Помимо анонимных поэм, еще один печатный труд оплакивал участь Негропонта. В течение недель после его захвата кардинал Виссарион в отчаянных письмах итальянским властям и пламенных речах вновь призывал к Крестовому походу. Все эти тексты он собрал и в рукописном виде отправил венецианскому дожу и нескольким друзьям. Двое из них, один в Венеции, другой в Риме, воспользовались случаем распространить их шире с помощью печатного станка. Таким образом, «Речи против турок» вышли в 1471-м двумя разными изданиями, и тиражи были спешно разосланы по всей Европе[648].

Вскоре после этого Виссарион сам выехал со спешной миссией.
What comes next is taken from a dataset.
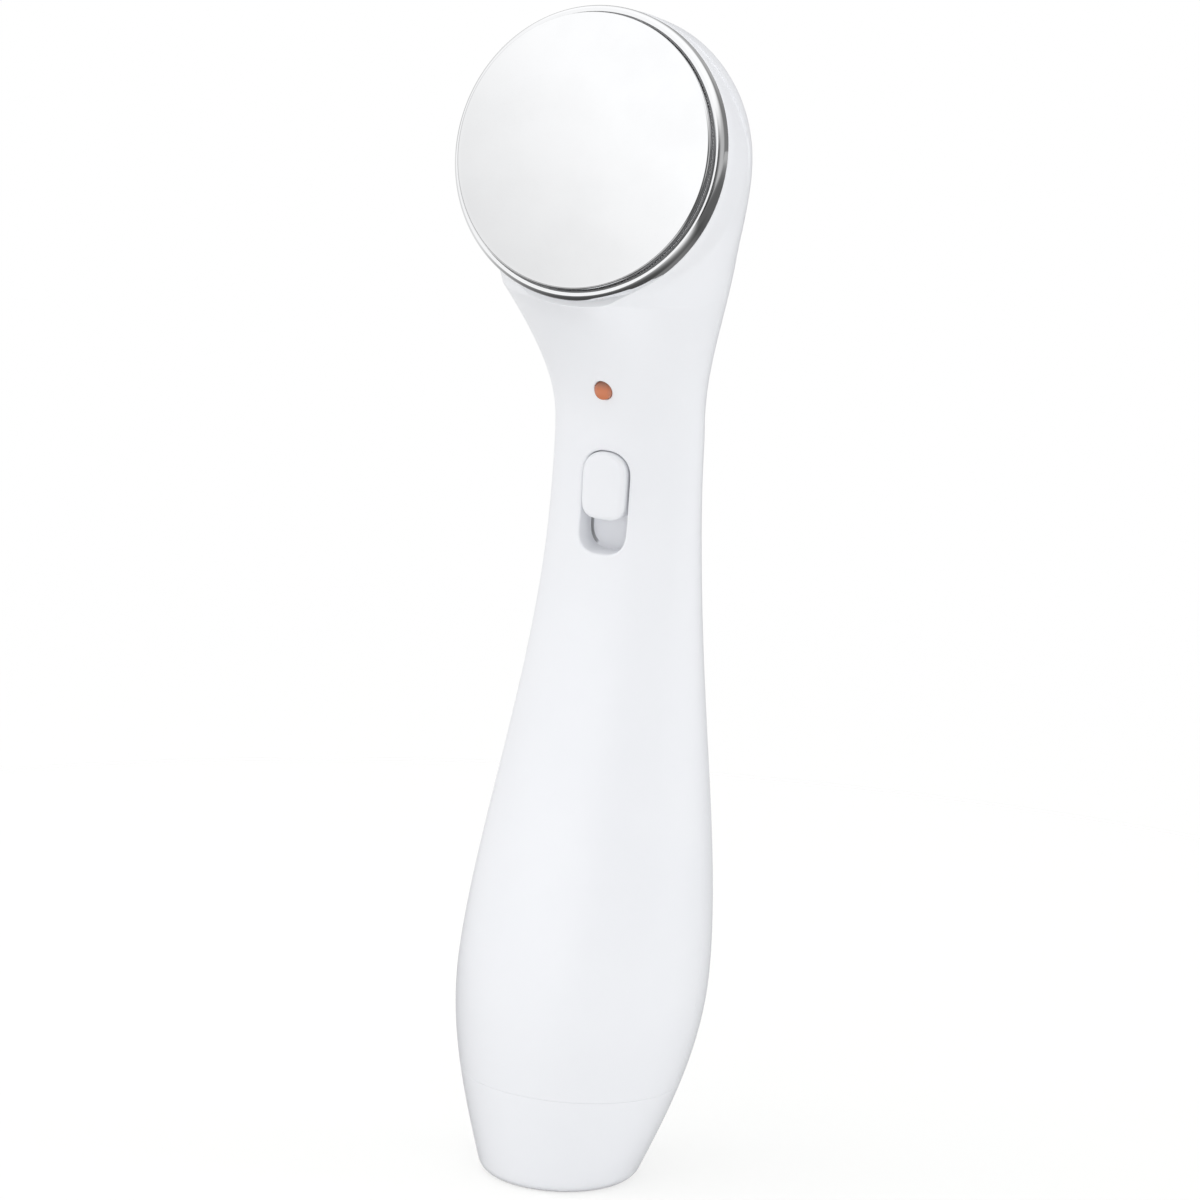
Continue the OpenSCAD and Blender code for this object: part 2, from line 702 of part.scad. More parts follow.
module motor_bush() color(brass) in_motor() {
    translate([0, 0, motor_foot]) pipe(bush_r, shaft_d / 2 + shaft_gap, 1);
    translate([0, 0, motor_top - bush_len / 2]) pipe(bush_r, shaft_d / 2 + shaft_gap, bush_len);
}

module motor_magnets() color(dark) in_motor() translate([0, 0, magnet_foot]) difference() {
    pipe(motor_r - motor_wall - fit, armature_r + 0.3, magnet_len);
    for (a = [0, 90]) rotate(a) translate([-motor_r, -0.7, -1])
        cube([2 * motor_r, 1.4, magnet_len + 2]);
}

module motor_terminals() color(brass) in_motor() {
    for (s = [-1, 1]) translate([s * terminal_x - 0.15, -0.6, motor_foot - 2]) cube([0.3, 1.2, 2]);
}

module motor_shaft() color(steel) in_motor()
    translate([0, 0, motor_foot + 0.2])
        cylinder(d = shaft_d, h = weight_foot + weight_len - motor_foot);

module armature() color(copper) in_motor() translate([0, 0, magnet_foot]) difference() {
    cylinder(r = armature_r, h = magnet_len);
    translate([0, 0, -1]) cylinder(d = shaft_d, h = magnet_len + 2);
    for (a = [0 : 120 : 240]) rotate(a) translate([1.1, -0.3, -1]) cube([5, 0.6, magnet_len + 2]);
}

module commutator() color(copper) in_motor()
    translate([0, 0, motor_foot + 1.3]) pipe(1.1, shaft_d / 2, 1.4);

module eccentric_weight() color(brass) in_motor() translate([0, 0, weight_foot]) difference() {
    union() {
        difference() {
            cylinder(r = weight_r, h = weight_len);
            translate([-5, -10, -1]) cube([10, 10, weight_len + 2]);
        }
        cylinder(r = 1.3, h = weight_len);
    }
    translate([0, 0, -1]) cylinder(d = shaft_d, h = weight_len + 2);
}

module motor_sleeve() color(dark) in_motor()
    translate([0, 0, motor_foot + 1]) pipe(sleeve_r, motor_r + fit / 2, motor_len - 2);

module motor_clip() color(white) in_motor() translate([0, 0, clip_middle]) difference() {
    union() {
        translate([0, 0, -clip_h / 2]) cylinder(r = sleeve_r + clip_t, h = clip_h);
        translate([-clip_reach, -clip_t, -clip_h / 2]) cube([2 * clip_reach, clip_t, clip_h]);
    }
    translate([-20, 0, -10]) cube([40, 20, 20]);
    translate([0, 0, -10]) cylinder(r = sleeve_r + fit, h = 20);
    for (s = [-1, 1]) translate([s * clip_screw_x, -5, 0]) rotate([-90, 0, 0])
        cylinder(d = small_screw_d + 2 * fit, h = 10);
}

module clip_screws() color(steel) in_motor() {
    for (s = [-1, 1]) translate([s * clip_screw_x, -clip_t, clip_middle]) rotate([-90, 0, 0])
        pan_screw(small_screw_d, small_screw_len, small_head_d, small_head_h);
}

module case_screws() color(steel) {
    for (p = post_spots) translate([p[0], seat_y(p), p[1]]) rotate([90, 0, 0])
        pan_screw(screw_d, screw_len, screw_head_d, screw_head_h);
}

module board_screws() color(steel) {
    for (i = [0, 1]) backwards(board_screws_x[i], board_y, board_screws_z[i])
        pan_screw(small_screw_d, small_screw_len, small_head_d, small_head_h);
}

module battery_tube() color(white) in_cell() difference() {
    union() {
        translate([0, 0, tube_foot]) cylinder(r = tube_outer, h = shoulder_l - tube_foot);
        translate([0, 0, shoulder_l])
            cylinder(r1 = tube_outer, r2 = contact_r + 1, h = tube_top - shoulder_l);
    }
    translate([0, 0, -1]) cylinder(r = tube_r, h = cell_len - button_h + 1 + 2 * fit);
    cylinder(r = contact_r + fit, h = contact_l + contact_t);
    cylinder(r = rivet_r + fit, h = 100);
}

module positive_contact() color(steel) in_cell() {
    translate([0, 0, contact_l]) cylinder(r = contact_r, h = contact_t);
    translate([0, 0, contact_l]) cylinder(r = rivet_r, h = rivet_top - contact_l);
}

module negative_strip() color(steel) in_cell()
    translate([strip_x, -strip_w / 2, strip_foot]) cube([contact_t, strip_w, strip_top - strip_foot]);

module cell_can() color(cell_green) in_cell() cylinder(d = cell_d, h = cell_len - button_h);
module cell_button() color(steel) in_cell()
    translate([0, 0, cell_len - button_h]) cylinder(d = button_d, h = button_h);

module cap_contact() color(steel) in_cell() translate([0, 0, seat_l]) {
    cylinder(r = seat_r - 0.4, h = contact_t);
    translate([0, -arm_w / 2, 0]) cube([arm_x + contact_t, arm_w, contact_t]);
    translate([arm_x, -arm_w / 2, 0]) cube([contact_t, arm_w, arm_top - seat_l]);
}

// The coil winds evenly from its wide foot to its narrow top
module cap_spring() color(steel) in_cell() {
    foot = seat_l + contact_t + spring_wire / 2 + 0.02;
    top = -spring_gap - spring_wire / 2;
    steps = 14 * spring_turns;
    wire([for (i = [0 : steps])
        let (t = i / steps, a = 360 * spring_turns * t,
             r = spring_foot_r + (spring_top_r - spring_foot_r) * t)
        [r * cos(a), r * sin(a), foot + (top - foot) * t]], spring_wire / 2, 6);
}

module oval(inset, foot, h) {
    w = half_w(seam_z) - inset;
    d = half_d(seam_z) - inset;
    translate([0, mid_y(seam_z), foot]) linear_extrude(h)
        polygon([for (a = [0 : 7.5 : 352.5]) [w * cos(a), d * sin(a)]]);
}

module battery_cap() color(white) {
    inner = wall + spigot_gap + spigot_wall;
    difference() {
        full_skin(cap_heights(0, seam_z), 0, around, 0);
        difference() {
            full_skin(cap_heights(cap_floor, seam_z + 1), wall, hollow_around, 0.5);
            // The seat of the spring
            in_cell() translate([0, 0, -30]) cylinder(r = seat_r, h = 30 + seat_l);
            // The collar that the spigot grows from
            difference() {
                translate([0, 0, seam_z - collar_depth]) cylinder(r = 30, h = collar_depth + 2);
                oval(inner + 0.1, seam_z - collar_depth - 1, collar_depth + 4);
            }
        }
    }
    difference() {
        oval(wall + spigot_gap, seam_z - 0.5, spigot_len + 0.5);
        oval(inner, seam_z - 1, spigot_len + 2);
    }
}

module switch_knob() color(white) translate([0, 0, knob_z]) {
    front = neck_front - knob_proud;
    difference() {
        union() {
            hull() {
                translate([0, front + knob_edge, 0])
                    capsule(knob_w, knob_len, slot_floor_y - under_gap - front - knob_edge);
                translate([0, front, 0])
                    capsule(knob_w - 2 * knob_edge, knob_len - 2 * knob_edge, 1);
            }
            translate([0, front + 1, 0]) block(stem_w, slot_back_y + stem_depth - front - 1, stem_len);
        }
        translate([0, slot_back_y - 0.3, 0]) block(tip_w + 2 * fit, 5, tip_w + 2 * fit);
    }
}

module switch_actuator() color(dark) translate([0, 0, knob_z]) {
    translate([0, slot_back_y - 0.3 + fit, 0]) block(tip_w, board_y - 1.4 - slot_back_y, tip_w);
    translate([0, board_y - frame_h + frame_wall + 0.3, 0]) block(frame_w - 2 * frame_wall - 0.6, 1, 3);
}

// Points of a lead are given from what it leaves or passes, and its end is its pad on the board
function from_height(h, points) = [for (p = points) p + [0, 0, h]];
function beside_strip(l) = [strip_x + contact_t + lead_d / 2, cell_y + l * sin(cell_lean),
    cell_foot + l * cos(cell_lean)];
function pad(x, z) = [[x, board_y - 1.6, z], [x, board_y - 0.15, z]];
module motor_lead(side) {
    lead(concat(from_height(head_z, [[side * (terminal_x + 0.7), -0.2, -12.2],
        [side * 2.6, 1.6, -15.2]]), from_height(board_top, [[side * 3.4, 4.5, 7.5],
        [side * 3.4, 7.4, 3.5], [side * 2.6, 8.6, 0.6]]), pad(side * 2, board_top - 1.4)));
}
module motor_lead_red() color(lead_red) motor_lead(1);
module motor_lead_black() color(dark) motor_lead(-1);
module plate_lead() color(white) lead(concat(from_height(head_z, [[6.6, -4.2, -2.8],
    [7.2, -3, -7.8], [7, -1, -12.8]]), from_height(board_top, [[6, 3, 8], [5.4, 7, 3.5],
    [5, 8.6, 0.6]]), pad(4.8, board_top - 1.6)));
module ring_lead() color(cell_green) lead(concat(from_height(head_z, [[0, -3, -15.9],
    [-2, -1.8, -17.4]]), from_height(board_top, [[-4.2, 0.4, 6.6], [-5.4, 4.2, 2.6],
    [-5.7, 7.4, -1.6]]), pad(-5.7, board_top - 5.4)));
module battery_lead_red() color(lead_red) lead(concat(from_height(board_foot,
    [[0, cell_y + 7.5, -7.8], [2.6, 8.6, -6.8], [4.1, 8.6, -4.4], [4, 8.4, -1]]),
    pad(3.2, board_foot + 2)));
module battery_lead_black() color(dark) lead(concat([beside_strip(strip_top - 2.6),
    beside_strip(strip_top + 0.6)], from_height(board_foot, [[8.4, 8, -8], [6.8, 8.2, -4.2]]),
    pad(5.4, board_foot + 1.2)));

front_shell();
rear_shell();
head_ring();
head_carrier();
head_plate();
plate_nut();
plate_lug();
ring_lug();
indicator_lens();
led();
led_leads();
circuit_board();
switch_frame();
switch_pins();
boost_inductor();
electrolytic_capacitor();
driver_chip();
transistor();
resistors();
motor_sleeve();
motor_clip();
motor_can();
motor_end_cap();
motor_bush();
motor_magnets();
motor_terminals();
battery_tube();
positive_contact();
negative_strip();
case_screws();
board_screws();
clip_screws();
motor_lead_red();
motor_lead_black();
plate_lead();
ring_lead();
battery_lead_red();
battery_lead_black();
motor_shaft();
armature();
commutator();
eccentric_weight();
switch_knob();
switch_actuator();
battery_cap();
cap_spring();
cap_contact();
cell_can();
cell_button();
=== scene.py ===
import math
import bmesh
import bpy
import numpy as np
from mathutils import Matrix, Vector


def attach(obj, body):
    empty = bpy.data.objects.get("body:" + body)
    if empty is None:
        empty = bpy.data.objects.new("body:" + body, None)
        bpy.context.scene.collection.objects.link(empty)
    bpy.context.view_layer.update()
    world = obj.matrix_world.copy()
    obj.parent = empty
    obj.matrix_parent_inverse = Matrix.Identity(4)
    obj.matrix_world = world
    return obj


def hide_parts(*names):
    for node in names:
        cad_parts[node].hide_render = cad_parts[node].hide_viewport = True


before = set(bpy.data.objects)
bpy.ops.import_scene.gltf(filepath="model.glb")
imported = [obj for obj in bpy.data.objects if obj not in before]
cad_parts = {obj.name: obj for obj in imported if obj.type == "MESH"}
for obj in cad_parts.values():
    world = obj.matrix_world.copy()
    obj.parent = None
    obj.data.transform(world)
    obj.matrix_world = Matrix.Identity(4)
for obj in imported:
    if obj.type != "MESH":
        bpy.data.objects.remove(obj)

scene = bpy.context.scene
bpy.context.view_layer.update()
mm = 0.001   # the shapes are worked out in millimetres and stored in metres

# camera
# Azimuth is measured from the front towards the right, focal is in frame widths, and aim says
# how far the frame's middle lies from the target, in frame widths to the right and up.
cameraPlace = {"target": (0.0, 10.0, 77.5), "distance": 700.0, "azimuth": 26.4,
               "elevation": 12.5, "lean": 3.04, "focal": 4.3583, "aim": (-0.01742, -0.00125)}


def placeCamera(place):
    a, e, r = (math.radians(place[k]) for k in ("azimuth", "elevation", "lean"))
    back = Vector((math.sin(a) * math.cos(e), -math.cos(a) * math.cos(e), math.sin(e)))
    right = Vector((math.cos(a), math.sin(a), 0))
    up = back.cross(right)
    across = right * math.cos(r) + up * math.sin(r)
    above = up * math.cos(r) - right * math.sin(r)
    centre = (Vector(place["target"]) + back * place["distance"]) * mm
    look = (-back * place["focal"] + across * place["aim"][0]
            + above * place["aim"][1]).normalized()
    across = look.cross(above).normalized()
    above = across.cross(look)
    data = bpy.data.cameras.new("photoCamera")
    data.sensor_width, data.lens = 36, 36 * place["focal"]
    data.clip_start, data.clip_end = 0.05, 20
    camera = bpy.data.objects.new("photoCamera", data)
    scene.collection.objects.link(camera)
    camera.matrix_world = Matrix((
        (across.x, above.x, -look.x, centre.x), (across.y, above.y, -look.y, centre.y),
        (across.z, above.z, -look.z, centre.z), (0, 0, 0, 1)))
    scene.camera = camera


placeCamera(cameraPlace)
print("camera placed")

# the wand's outer shape
handle = {"baseRadius": 10.4, "baseEdge": 1.4, "bellyWidth": 34.6, "bellyDepth": 31.0,
          "bellyHeight": 27.5, "neckWidth": 21.2, "neckDepth": 13.4, "neckHeight": 99.0,
          "neckBack": 10.0, "bendHeight": 86.0, "bendPower": 1.55, "taperPower": 0.84,
          "wall": 1.8, "seam": 13.4, "flareHeight": 102.0, "cheekHeight": 131.0,
          "cheekWidth": 35.0}
head = {"height": 138.8, "forward": -5.0, "tilt": 14.5, "depth": 17.0, "ringRadius": 19.0,
        "margin": 0.2, "waist": 5.0, "radius": 19.4, "nose": 3.0, "nosePower": 6.0,
        "domePower": 2.0, "domeSag": 3.0, "blend": 3.0, "napeHeight": 130.0, "napeIn": 4.0,
        "napeMiddle": 2.5, "crownBack": 0.4}
tiltSin = math.sin(math.radians(head["tilt"]))
tiltCos = math.cos(math.radians(head["tilt"]))
rimRadius = head["ringRadius"] + head["margin"]
rimHeight = head["height"] - rimRadius * tiltCos
rimForward = head["forward"] - rimRadius * tiltSin
crownHeight = head["height"] + rimRadius * tiltCos
crownMiddle = head["forward"] + rimRadius * tiltSin + head["crownBack"]
neckFront = handle["neckBack"] - handle["neckDepth"] / 2
neckRear = handle["neckBack"] + handle["neckDepth"] / 2


def ease(v):
    # Smooth step: three times the square less twice the cube of v kept between 0 and 1
    t = np.clip(v, 0, 1)
    return t * t * (3 - 2 * t)


def fullness(z):
    # A quarter sine from the base to the belly, then half a cosine wave down to the neck
    low = np.sin(math.pi / 2 * np.clip(z / handle["bellyHeight"], 0, 1))
    t = np.clip((z - handle["bellyHeight"]) / (handle["neckHeight"] - handle["bellyHeight"]), 0, 1)
    return np.where(z < handle["bellyHeight"], low,
                    0.5 + 0.5 * np.cos(math.pi * t ** handle["taperPower"]))


def edgeLoss(z):
    # The edge's radius less the height of its quarter circle
    e = handle["baseEdge"]
    return np.where(z > e, 0, e - np.sqrt(np.clip(e * e - (e - np.clip(z, 0, e)) ** 2, 0, None)))


def dwindle(z):
    # One up to the head's middle, then an ellipse's fall to the crown
    t = (z - head["height"]) / (crownHeight - head["height"] - 1)
    return np.where(z < head["height"], 1, np.sqrt(np.clip(1 - t * t, 0.0004, None)))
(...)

Весной 1472-го, когда Веспасиано заканчивал десятитомное собрание святого Августина для его библиотеки, кардинал отправился исполнять поручение Сикста IV. Хотя Виссарион был, как писал Веспасиано «стар, слаб и жестоко страдал от камня в почке»[649], в апреле он выехал из Рима во Францию. Целью этого далекого и тяжелого путешествия было примирить Людовика XI и герцогов Бретани и Бургундии, заключавших в то время антифранцузский союз с Эдуардом IV Английским, и погасить конфликт, отнимавший всякую надежду на Крестовый поход.